Opportunities Outweigh Apprehension When Forming New Metal Alloys
November 3, 2021Comments
There is something reassuring about staying inside our comfort zone, especially as it relates to the stamping of metal-alloy parts. The engineering, manufacturing, quality, and purchasing teams can copy and paste from prior parts, with reasonably high confidence that whatever worked then will work again. However, are these parts the ones your company should pursue?
Review each of your parts with a critical eye as to the value they bring to you and your customer. Customers love low-cost stampings, but these jobs likely will cause metal formers to compete on price. Maybe these parts will reduce your fixed-cost plant burden, but running them also prevents you from using your line time and resources in a manner more beneficial to your bottom line.
One way to seek-out manufacture of value-added stampings is to target those parts formed from advanced metal alloys, such as high-strength steels or aluminum and stainless-steel grades. Doing so effectively requires understanding how stamping these grades differs compared to your current approach.
For example, it may be tempting to take a one-size-fits-all approach to tooling and tool construction, but doing so will result in a sub-optimal solution. A D2 tool steel, for example, works well for many plain-carbon-steel parts. However, this alloy contains about 12 percent chromium, as do many stainless steels—and that is the root of the problem. As the sheet metal flows over the tool during stamping, the chromium in the stainless sheet and the tool may weld together, leading to adhesive metal transfer. Addressing this requires using applying a surface coating to the tool or selecting a different tool steel.

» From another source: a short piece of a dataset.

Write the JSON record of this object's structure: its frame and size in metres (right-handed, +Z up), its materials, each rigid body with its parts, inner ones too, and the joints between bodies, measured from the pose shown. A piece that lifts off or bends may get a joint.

Tool surface-finish procedures also should change based on the chosen sheet-metal alloy. If the sheet and the tool have a high roughness, then the peak tips may break off as the sheet flows across the tool, leading to a high friction condition. High friction also exists with a low-roughness sheet and tool-steel combination, since the forming pressure squeezes out the lubricant between the surfaces. The ideal friction condition is when one surface has a relatively higher roughness compared with the other surface (see the accompanying illustration). However, the typical roughness of sheet aluminum and stainless-steel alloys is lower than that of plain-carbon steels. Aluminum also is softer than steel, so the roughness peaks may smear during forming. This results in particle buildup and an associated reduction in sheet metal flow. The chosen sheet alloy should influence the tool surface finish to minimize this effect.